** Set exercise **
Pull out each line of the data that includes the word "model".
···
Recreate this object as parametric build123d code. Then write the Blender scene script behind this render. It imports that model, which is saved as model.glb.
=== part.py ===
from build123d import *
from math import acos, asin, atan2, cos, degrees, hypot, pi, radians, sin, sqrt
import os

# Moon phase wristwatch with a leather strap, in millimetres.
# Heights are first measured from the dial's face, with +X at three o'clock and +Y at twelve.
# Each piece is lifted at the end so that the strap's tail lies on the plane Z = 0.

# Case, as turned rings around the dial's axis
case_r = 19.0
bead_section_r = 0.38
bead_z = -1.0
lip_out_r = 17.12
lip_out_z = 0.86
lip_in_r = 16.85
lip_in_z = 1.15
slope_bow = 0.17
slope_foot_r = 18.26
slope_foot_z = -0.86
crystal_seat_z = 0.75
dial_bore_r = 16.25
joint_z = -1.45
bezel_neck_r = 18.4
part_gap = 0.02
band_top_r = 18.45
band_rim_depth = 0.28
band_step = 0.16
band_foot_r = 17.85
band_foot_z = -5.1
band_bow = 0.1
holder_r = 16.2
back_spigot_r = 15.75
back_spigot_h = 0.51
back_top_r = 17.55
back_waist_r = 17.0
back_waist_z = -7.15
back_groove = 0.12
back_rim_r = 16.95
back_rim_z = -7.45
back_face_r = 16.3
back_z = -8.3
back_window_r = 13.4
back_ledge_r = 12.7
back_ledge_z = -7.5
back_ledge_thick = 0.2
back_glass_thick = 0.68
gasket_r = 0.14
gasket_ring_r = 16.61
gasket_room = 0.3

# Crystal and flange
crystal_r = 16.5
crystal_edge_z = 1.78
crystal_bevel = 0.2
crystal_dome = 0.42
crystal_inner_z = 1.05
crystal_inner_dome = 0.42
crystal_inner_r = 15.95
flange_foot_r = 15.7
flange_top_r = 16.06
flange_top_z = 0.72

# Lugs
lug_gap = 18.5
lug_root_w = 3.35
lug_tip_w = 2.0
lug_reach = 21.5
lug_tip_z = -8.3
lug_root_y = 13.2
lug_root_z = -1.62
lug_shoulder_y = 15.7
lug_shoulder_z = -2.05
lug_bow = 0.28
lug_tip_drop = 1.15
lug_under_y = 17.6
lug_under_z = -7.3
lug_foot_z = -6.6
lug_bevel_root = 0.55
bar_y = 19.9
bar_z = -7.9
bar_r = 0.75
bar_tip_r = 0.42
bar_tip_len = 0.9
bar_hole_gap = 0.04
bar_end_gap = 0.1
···
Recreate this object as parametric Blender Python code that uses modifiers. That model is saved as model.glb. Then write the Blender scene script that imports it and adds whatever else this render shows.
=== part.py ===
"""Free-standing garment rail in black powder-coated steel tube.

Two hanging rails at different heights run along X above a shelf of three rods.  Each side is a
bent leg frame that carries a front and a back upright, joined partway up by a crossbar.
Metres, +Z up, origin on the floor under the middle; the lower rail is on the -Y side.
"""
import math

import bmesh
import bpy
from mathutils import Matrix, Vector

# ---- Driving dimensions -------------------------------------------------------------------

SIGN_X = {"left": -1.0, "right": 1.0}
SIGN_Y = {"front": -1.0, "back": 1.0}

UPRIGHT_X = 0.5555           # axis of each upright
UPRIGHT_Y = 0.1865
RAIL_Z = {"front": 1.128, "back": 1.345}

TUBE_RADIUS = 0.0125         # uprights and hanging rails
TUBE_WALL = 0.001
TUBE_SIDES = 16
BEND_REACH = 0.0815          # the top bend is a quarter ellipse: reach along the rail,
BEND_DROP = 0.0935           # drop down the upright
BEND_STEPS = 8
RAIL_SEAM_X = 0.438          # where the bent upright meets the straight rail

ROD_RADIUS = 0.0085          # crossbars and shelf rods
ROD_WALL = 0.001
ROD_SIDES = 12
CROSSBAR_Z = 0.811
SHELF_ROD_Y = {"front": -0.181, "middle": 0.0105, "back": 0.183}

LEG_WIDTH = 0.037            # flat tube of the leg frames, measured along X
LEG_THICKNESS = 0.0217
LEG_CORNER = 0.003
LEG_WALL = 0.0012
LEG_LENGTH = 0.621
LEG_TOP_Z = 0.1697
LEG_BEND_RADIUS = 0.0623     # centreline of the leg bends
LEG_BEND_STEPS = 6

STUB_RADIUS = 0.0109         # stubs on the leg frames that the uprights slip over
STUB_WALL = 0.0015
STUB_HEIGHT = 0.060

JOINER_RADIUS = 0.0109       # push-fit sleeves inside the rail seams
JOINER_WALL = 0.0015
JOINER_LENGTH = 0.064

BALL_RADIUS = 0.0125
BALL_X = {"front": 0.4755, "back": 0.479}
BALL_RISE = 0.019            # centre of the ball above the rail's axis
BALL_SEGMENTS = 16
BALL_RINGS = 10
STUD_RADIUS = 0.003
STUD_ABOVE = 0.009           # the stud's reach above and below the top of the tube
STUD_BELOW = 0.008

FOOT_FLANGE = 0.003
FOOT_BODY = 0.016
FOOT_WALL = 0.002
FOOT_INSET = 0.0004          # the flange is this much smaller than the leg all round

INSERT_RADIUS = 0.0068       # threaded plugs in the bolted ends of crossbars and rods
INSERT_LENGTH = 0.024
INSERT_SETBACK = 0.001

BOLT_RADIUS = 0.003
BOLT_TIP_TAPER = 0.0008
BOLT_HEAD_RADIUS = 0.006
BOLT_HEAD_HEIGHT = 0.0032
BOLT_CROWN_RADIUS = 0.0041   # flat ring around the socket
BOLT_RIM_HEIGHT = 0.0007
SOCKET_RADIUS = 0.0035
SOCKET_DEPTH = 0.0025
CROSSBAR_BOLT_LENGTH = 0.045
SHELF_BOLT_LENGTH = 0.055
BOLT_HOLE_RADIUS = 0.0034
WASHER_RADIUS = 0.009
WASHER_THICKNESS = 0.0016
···
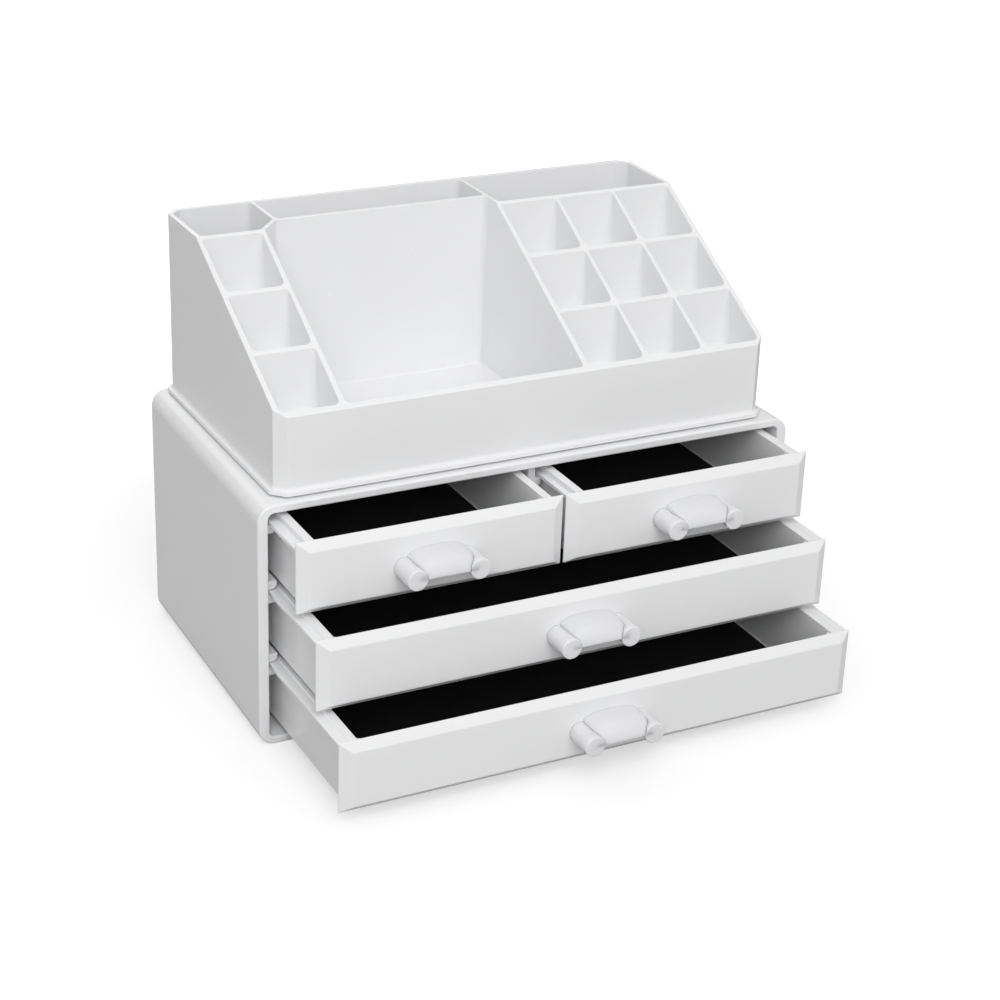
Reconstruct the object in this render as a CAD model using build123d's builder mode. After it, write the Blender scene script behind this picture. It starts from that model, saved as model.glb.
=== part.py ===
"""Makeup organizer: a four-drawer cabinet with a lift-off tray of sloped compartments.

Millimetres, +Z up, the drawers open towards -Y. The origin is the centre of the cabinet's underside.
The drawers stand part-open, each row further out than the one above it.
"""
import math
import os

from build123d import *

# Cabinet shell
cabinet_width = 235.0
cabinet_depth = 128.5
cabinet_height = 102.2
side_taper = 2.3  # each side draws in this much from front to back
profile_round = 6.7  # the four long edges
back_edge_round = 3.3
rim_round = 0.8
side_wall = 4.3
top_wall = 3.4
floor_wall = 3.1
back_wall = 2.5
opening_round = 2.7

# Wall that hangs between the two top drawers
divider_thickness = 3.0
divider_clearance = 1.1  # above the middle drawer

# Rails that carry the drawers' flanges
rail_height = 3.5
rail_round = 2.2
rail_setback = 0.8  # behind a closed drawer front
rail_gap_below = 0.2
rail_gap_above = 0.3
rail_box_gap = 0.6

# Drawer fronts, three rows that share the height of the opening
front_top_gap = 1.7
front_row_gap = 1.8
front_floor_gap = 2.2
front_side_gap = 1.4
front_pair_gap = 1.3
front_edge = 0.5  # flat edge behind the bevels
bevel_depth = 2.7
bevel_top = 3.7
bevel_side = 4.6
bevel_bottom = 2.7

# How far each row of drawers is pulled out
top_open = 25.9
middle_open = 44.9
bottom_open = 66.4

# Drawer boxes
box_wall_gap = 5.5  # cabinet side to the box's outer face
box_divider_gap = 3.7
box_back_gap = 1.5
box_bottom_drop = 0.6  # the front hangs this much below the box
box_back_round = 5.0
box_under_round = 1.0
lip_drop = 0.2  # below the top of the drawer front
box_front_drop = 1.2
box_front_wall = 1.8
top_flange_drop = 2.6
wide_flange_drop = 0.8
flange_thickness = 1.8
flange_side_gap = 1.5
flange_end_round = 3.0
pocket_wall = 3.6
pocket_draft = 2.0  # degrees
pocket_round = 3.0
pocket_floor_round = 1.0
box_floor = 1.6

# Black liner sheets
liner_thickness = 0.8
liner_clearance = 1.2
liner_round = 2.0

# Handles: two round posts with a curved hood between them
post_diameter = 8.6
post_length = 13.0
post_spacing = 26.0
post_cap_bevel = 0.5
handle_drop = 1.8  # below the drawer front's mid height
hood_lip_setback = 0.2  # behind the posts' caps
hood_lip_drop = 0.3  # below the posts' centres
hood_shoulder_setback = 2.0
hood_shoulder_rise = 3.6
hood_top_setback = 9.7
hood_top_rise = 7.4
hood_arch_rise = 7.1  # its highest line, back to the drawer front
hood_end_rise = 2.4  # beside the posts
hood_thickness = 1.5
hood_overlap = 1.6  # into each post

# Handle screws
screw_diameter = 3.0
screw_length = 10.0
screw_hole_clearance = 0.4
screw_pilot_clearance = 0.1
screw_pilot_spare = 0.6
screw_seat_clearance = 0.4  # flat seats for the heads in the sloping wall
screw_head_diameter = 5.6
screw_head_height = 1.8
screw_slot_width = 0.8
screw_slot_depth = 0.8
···
** Full answer **
Recreate this object as parametric build123d code. Then write the Blender scene script behind this render. It imports that model, which is saved as model.glb.
Recreate this object as parametric Blender Python code that uses modifiers. That model is saved as model.glb. Then write the Blender scene script that imports it and adds whatever else this render shows.
Reconstruct the object in this render as a CAD model using build123d's builder mode. After it, write the Blender scene script behind this picture. It starts from that model, saved as model.glb.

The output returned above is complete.